§ **EXERCISE DESCRIPTION**:
Repeat the material below exactly, line for line.

§ **RECORDS TO PROCESS**:
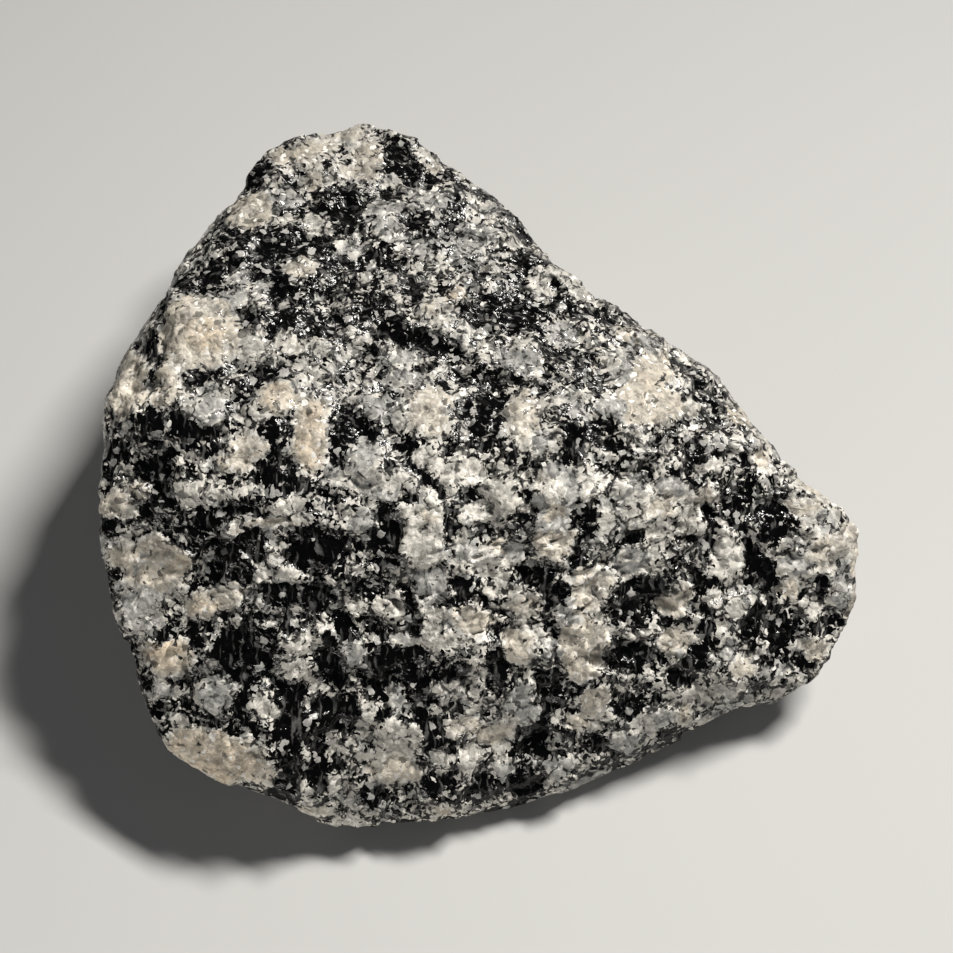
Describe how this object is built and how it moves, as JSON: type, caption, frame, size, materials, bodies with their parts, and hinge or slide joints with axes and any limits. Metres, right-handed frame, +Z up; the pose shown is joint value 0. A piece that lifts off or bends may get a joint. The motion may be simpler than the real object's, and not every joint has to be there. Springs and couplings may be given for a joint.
{
  "type": "granodiorite rock",
  "caption": "Hand-sized three-cornered stone of coarse speckled granodiorite, low at the front and thick at one side, that rests on a small flat spot.",
  "frame": {"origin": "on the floor under the middle of the stone's bounding box", "axes": "+X along the stone's long way, to its rounded nose; +Y to its top corner, away from the low sloping edge; +Z up"},
  "size_m": [0.0756, 0.0728, 0.0228],
  "materials": {
    "granodiorite": "rough broken and worn surface, white, tan, grey and black mineral grains"
  },
  "bodies": {
    "root": {"granodiorite_rock": "granodiorite"}
  },
  "joints": []
}
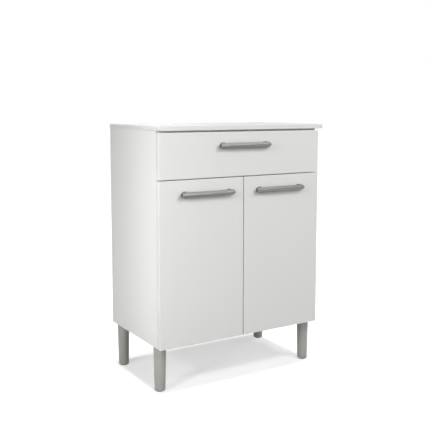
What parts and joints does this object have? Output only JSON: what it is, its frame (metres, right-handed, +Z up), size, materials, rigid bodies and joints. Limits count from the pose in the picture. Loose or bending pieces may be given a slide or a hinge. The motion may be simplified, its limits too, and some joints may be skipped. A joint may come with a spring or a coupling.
{
  "type": "microwave cart",
  "caption": "Free-standing white board cabinet that carries a microwave on its worktop, with a wide drawer above hinged doors, a shelf inside, bar handles and tapered round legs.",
  "frame": {"origin": "on the floor, under the middle of the object's bounding box (handles and worktop overhang included)", "axes": "+Z up; the drawer and the doors face -Y; +X to the right as seen from the front"},
  "size_m": [0.63, 0.383, 0.832],
  "materials": {
    "white_laminate": "satin white laminate on particle board",
    "hardboard": "white painted hardboard, brown at the back",
    "leg_plastic": "warm grey satin moulding",
    "glide_plastic": "black moulding",
    "handle_silver": "satin silver",
    "plated_steel": "zinc plated",
    "hinge_steel": "nickel plated",
    "runner_steel": "white powder coat",
    "white_nylon": "smooth white nylon",
    "zinc": "die-cast zinc",
    "beech": "fluted beech",
    "clear_rubber": "translucent pad"
  },
  "bodies": {
    "carcass": {"left_side_panel": "white_laminate", "right_side_panel": "white_laminate", "bottom_panel": "white_laminate", "middle_panel": "white_laminate", "front_top_rail": "white_laminate", "back_top_rail": "white_laminate", "back_panel": "hardboard", "shelf": "white_laminate", "worktop": "white_laminate", "leg_front_left": "leg_plastic", "leg_front_right": "leg_plastic", "leg_back_left": "leg_plastic", "leg_back_right": "leg_plastic", "leg_bolts": "plated_steel", "foot_glides": "glide_plastic", "cam_discs": "zinc", "cam_bolts": "plated_steel", "dowels": "beech", "worktop_screws": "plated_steel", "back_panel_nails": "plated_steel", "shelf_pins": "plated_steel", "runner_left": "runner_steel", "runner_right": "runner_steel", "side_panel_screws": "plated_steel", "hinge_arms": "hinge_steel", "hinge_plates": "hinge_steel", "hinge_arm_screws": "plated_steel", "bumper_pads": "clear_rubber"},
    "drawer": {"drawer_front": "white_laminate", "drawer_box_front": "white_laminate", "drawer_side_left": "white_laminate", "drawer_side_right": "white_laminate", "drawer_box_back": "white_laminate", "drawer_bottom": "hardboard", "drawer_rail_left": "runner_steel", "drawer_rail_right": "runner_steel", "drawer_rail_screws": "plated_steel", "drawer_corner_screws": "plated_steel", "drawer_front_screws": "plated_steel", "drawer_handle_bar": "handle_silver", "drawer_handle_posts": "handle_silver", "drawer_handle_screws": "plated_steel"},
    "left_door": {"left_door": "white_laminate", "left_door_handle_bar": "handle_silver", "left_door_handle_posts": "handle_silver", "left_door_handle_screws": "plated_steel", "left_hinge_cups": "hinge_steel", "left_hinge_pins": "plated_steel", "left_hinge_cup_screws": "plated_steel"},
    "right_door": {"right_door": "white_laminate", "right_door_handle_bar": "handle_silver", "right_door_handle_posts": "handle_silver", "right_door_handle_screws": "plated_steel", "right_hinge_cups": "hinge_steel", "right_hinge_pins": "plated_steel", "right_hinge_cup_screws": "plated_steel"},
    "runner_roller_left": {"runner_roller_left": "white_nylon"},
    "runner_roller_right": {"runner_roller_right": "white_nylon"},
    "drawer_roller_left": {"drawer_roller_left": "white_nylon"},
    "drawer_roller_right": {"drawer_roller_right": "white_nylon"}
  },
  "joints": [
    {"name": "drawer_slide", "type": "slide", "parent": "carcass", "child": "drawer", "axis": [0, -1, 0], "range_m": [0, 0.225]},
    {"name": "left_door_hinge", "type": "hinge", "parent": "carcass", "child": "left_door", "pos_m": [-0.30825, -0.1675, 0.405], "axis": [0, 0, -1], "range_deg": [0, 95]},
    {"name": "right_door_hinge", "type": "hinge", "parent": "carcass", "child": "right_door", "pos_m": [0.28825, -0.1675, 0.405], "axis": [0, 0, 1], "range_deg": [0, 95]},
    {"name": "runner_roller_left_turn", "type": "hinge", "parent": "carcass", "child": "runner_roller_left", "pos_m": [-0.2945, -0.142, 0.6958], "axis": [1, 0, 0], "range_deg": [0, 1520]},
    {"name": "drawer_roller_left_turn", "type": "hinge", "parent": "drawer", "child": "drawer_roller_left", "pos_m": [-0.2945, 0.1325, 0.6938], "axis": [1, 0, 0], "range_deg": [0, 1520]},
    {"name": "runner_roller_right_turn", "type": "hinge", "parent": "carcass", "child": "runner_roller_right", "pos_m": [0.2745, -0.142, 0.6958], "axis": [1, 0, 0], "range_deg": [0, 1520]},
    {"name": "drawer_roller_right_turn", "type": "hinge", "parent": "drawer", "child": "drawer_roller_right", "pos_m": [0.2745, 0.1325, 0.6938], "axis": [1, 0, 0], "range_deg": [0, 1520]}
  ],
  "couplings": [
    {"joint": "runner_roller_left_turn", "follows": "drawer_slide", "rad_per_m": 117.65},
    {"joint": "drawer_roller_left_turn", "follows": "drawer_slide", "rad_per_m": 117.65},
    {"joint": "runner_roller_right_turn", "follows": "drawer_slide", "rad_per_m": 117.65},
    {"joint": "drawer_roller_right_turn", "follows": "drawer_slide", "rad_per_m": 117.65}
  ]
}
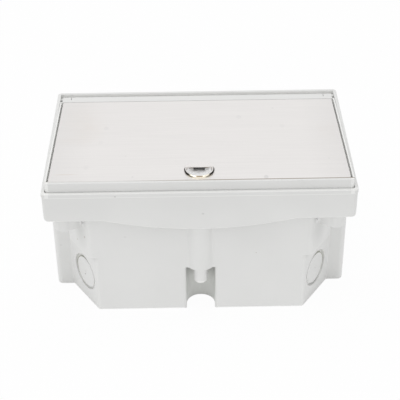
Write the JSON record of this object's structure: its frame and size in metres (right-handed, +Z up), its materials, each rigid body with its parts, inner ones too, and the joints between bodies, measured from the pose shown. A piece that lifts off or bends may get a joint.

§ **FINISHED TASK**:
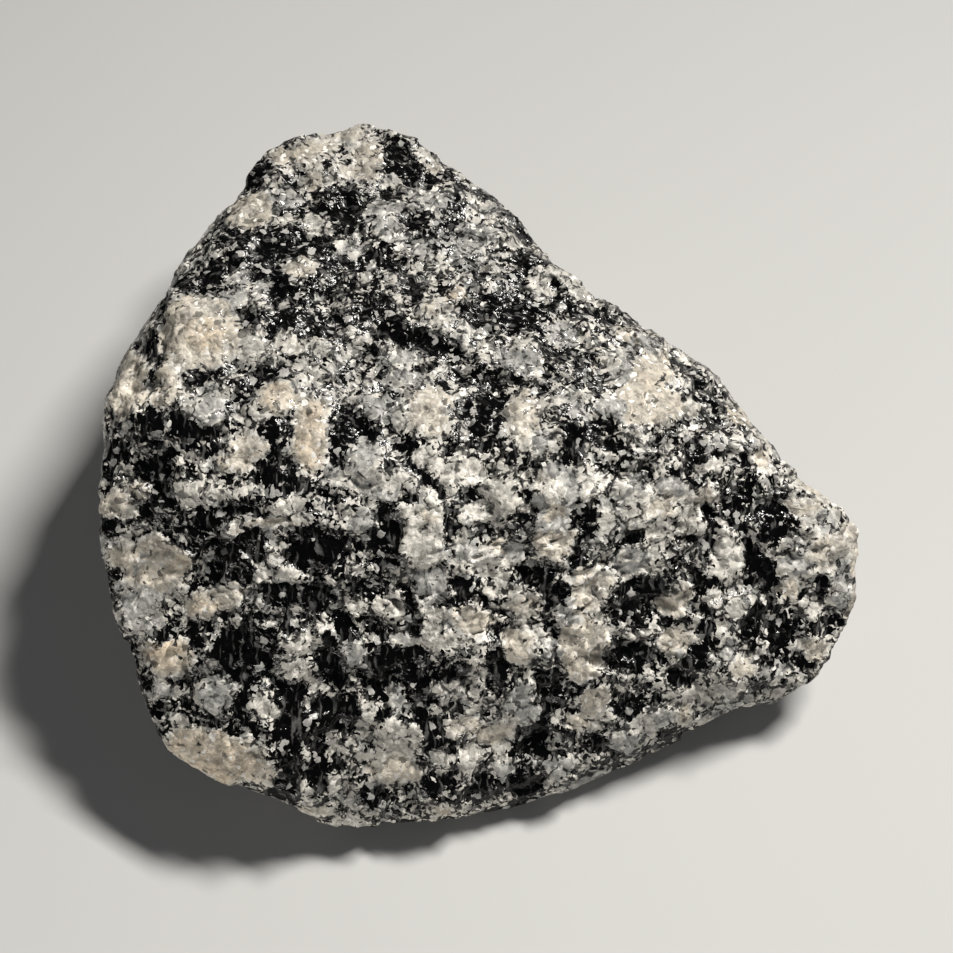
Describe how this object is built and how it moves, as JSON: type, caption, frame, size, materials, bodies with their parts, and hinge or slide joints with axes and any limits. Metres, right-handed frame, +Z up; the pose shown is joint value 0. A piece that lifts off or bends may get a joint. The motion may be simpler than the real object's, and not every joint has to be there. Springs and couplings may be given for a joint.
{
  "type": "granodiorite rock",
  "caption": "Hand-sized three-cornered stone of coarse speckled granodiorite, low at the front and thick at one side, that rests on a small flat spot.",
  "frame": {"origin": "on the floor under the middle of the stone's bounding box", "axes": "+X along the stone's long way, to its rounded nose; +Y to its top corner, away from the low sloping edge; +Z up"},
  "size_m": [0.0756, 0.0728, 0.0228],
  "materials": {
    "granodiorite": "rough broken and worn surface, white, tan, grey and black mineral grains"
  },
  "bodies": {
    "root": {"granodiorite_rock": "granodiorite"}
  },
  "joints": []
}
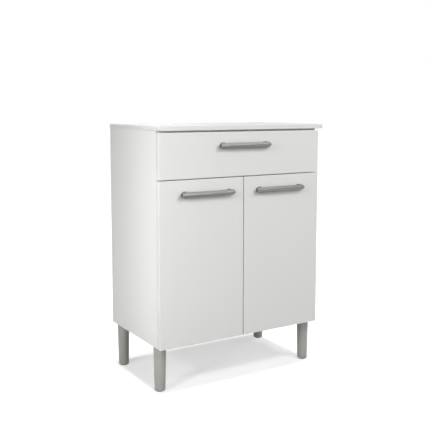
What parts and joints does this object have? Output only JSON: what it is, its frame (metres, right-handed, +Z up), size, materials, rigid bodies and joints. Limits count from the pose in the picture. Loose or bending pieces may be given a slide or a hinge. The motion may be simplified, its limits too, and some joints may be skipped. A joint may come with a spring or a coupling.
{
  "type": "microwave cart",
  "caption": "Free-standing white board cabinet that carries a microwave on its worktop, with a wide drawer above hinged doors, a shelf inside, bar handles and tapered round legs.",
  "frame": {"origin": "on the floor, under the middle of the object's bounding box (handles and worktop overhang included)", "axes": "+Z up; the drawer and the doors face -Y; +X to the right as seen from the front"},
  "size_m": [0.63, 0.383, 0.832],
  "materials": {
    "white_laminate": "satin white laminate on particle board",
    "hardboard": "white painted hardboard, brown at the back",
    "leg_plastic": "warm grey satin moulding",
    "glide_plastic": "black moulding",
    "handle_silver": "satin silver",
    "plated_steel": "zinc plated",
    "hinge_steel": "nickel plated",
    "runner_steel": "white powder coat",
    "white_nylon": "smooth white nylon",
    "zinc": "die-cast zinc",
    "beech": "fluted beech",
    "clear_rubber": "translucent pad"
  },
  "bodies": {
    "carcass": {"left_side_panel": "white_laminate", "right_side_panel": "white_laminate", "bottom_panel": "white_laminate", "middle_panel": "white_laminate", "front_top_rail": "white_laminate", "back_top_rail": "white_laminate", "back_panel": "hardboard", "shelf": "white_laminate", "worktop": "white_laminate", "leg_front_left": "leg_plastic", "leg_front_right": "leg_plastic", "leg_back_left": "leg_plastic", "leg_back_right": "leg_plastic", "leg_bolts": "plated_steel", "foot_glides": "glide_plastic", "cam_discs": "zinc", "cam_bolts": "plated_steel", "dowels": "beech", "worktop_screws": "plated_steel", "back_panel_nails": "plated_steel", "shelf_pins": "plated_steel", "runner_left": "runner_steel", "runner_right": "runner_steel", "side_panel_screws": "plated_steel", "hinge_arms": "hinge_steel", "hinge_plates": "hinge_steel", "hinge_arm_screws": "plated_steel", "bumper_pads": "clear_rubber"},
    "drawer": {"drawer_front": "white_laminate", "drawer_box_front": "white_laminate", "drawer_side_left": "white_laminate", "drawer_side_right": "white_laminate", "drawer_box_back": "white_laminate", "drawer_bottom": "hardboard", "drawer_rail_left": "runner_steel", "drawer_rail_right": "runner_steel", "drawer_rail_screws": "plated_steel", "drawer_corner_screws": "plated_steel", "drawer_front_screws": "plated_steel", "drawer_handle_bar": "handle_silver", "drawer_handle_posts": "handle_silver", "drawer_handle_screws": "plated_steel"},
    "left_door": {"left_door": "white_laminate", "left_door_handle_bar": "handle_silver", "left_door_handle_posts": "handle_silver", "left_door_handle_screws": "plated_steel", "left_hinge_cups": "hinge_steel", "left_hinge_pins": "plated_steel", "left_hinge_cup_screws": "plated_steel"},
    "right_door": {"right_door": "white_laminate", "right_door_handle_bar": "handle_silver", "right_door_handle_posts": "handle_silver", "right_door_handle_screws": "plated_steel", "right_hinge_cups": "hinge_steel", "right_hinge_pins": "plated_steel", "right_hinge_cup_screws": "plated_steel"},
    "runner_roller_left": {"runner_roller_left": "white_nylon"},
    "runner_roller_right": {"runner_roller_right": "white_nylon"},
    "drawer_roller_left": {"drawer_roller_left": "white_nylon"},
    "drawer_roller_right": {"drawer_roller_right": "white_nylon"}
  },
  "joints": [
    {"name": "drawer_slide", "type": "slide", "parent": "carcass", "child": "drawer", "axis": [0, -1, 0], "range_m": [0, 0.225]},
    {"name": "left_door_hinge", "type": "hinge", "parent": "carcass", "child": "left_door", "pos_m": [-0.30825, -0.1675, 0.405], "axis": [0, 0, -1], "range_deg": [0, 95]},
    {"name": "right_door_hinge", "type": "hinge", "parent": "carcass", "child": "right_door", "pos_m": [0.28825, -0.1675, 0.405], "axis": [0, 0, 1], "range_deg": [0, 95]},
    {"name": "runner_roller_left_turn", "type": "hinge", "parent": "carcass", "child": "runner_roller_left", "pos_m": [-0.2945, -0.142, 0.6958], "axis": [1, 0, 0], "range_deg": [0, 1520]},
    {"name": "drawer_roller_left_turn", "type": "hinge", "parent": "drawer", "child": "drawer_roller_left", "pos_m": [-0.2945, 0.1325, 0.6938], "axis": [1, 0, 0], "range_deg": [0, 1520]},
    {"name": "runner_roller_right_turn", "type": "hinge", "parent": "carcass", "child": "runner_roller_right", "pos_m": [0.2745, -0.142, 0.6958], "axis": [1, 0, 0], "range_deg": [0, 1520]},
    {"name": "drawer_roller_right_turn", "type": "hinge", "parent": "drawer", "child": "drawer_roller_right", "pos_m": [0.2745, 0.1325, 0.6938], "axis": [1, 0, 0], "range_deg": [0, 1520]}
  ],
  "couplings": [
    {"joint": "runner_roller_left_turn", "follows": "drawer_slide", "rad_per_m": 117.65},
    {"joint": "drawer_roller_left_turn", "follows": "drawer_slide", "rad_per_m": 117.65},
    {"joint": "runner_roller_right_turn", "follows": "drawer_slide", "rad_per_m": 117.65},
    {"joint": "drawer_roller_right_turn", "follows": "drawer_slide", "rad_per_m": 117.65}
  ]
}
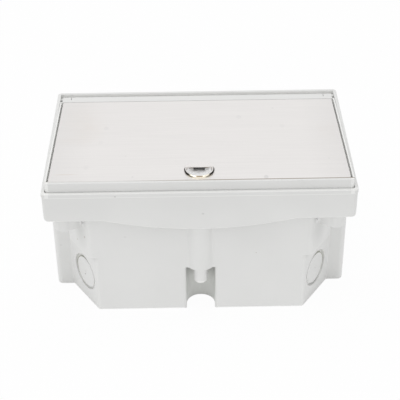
Write the JSON record of this object's structure: its frame and size in metres (right-handed, +Z up), its materials, each rigid body with its parts, inner ones too, and the joints between bodies, measured from the pose shown. A piece that lifts off or bends may get a joint.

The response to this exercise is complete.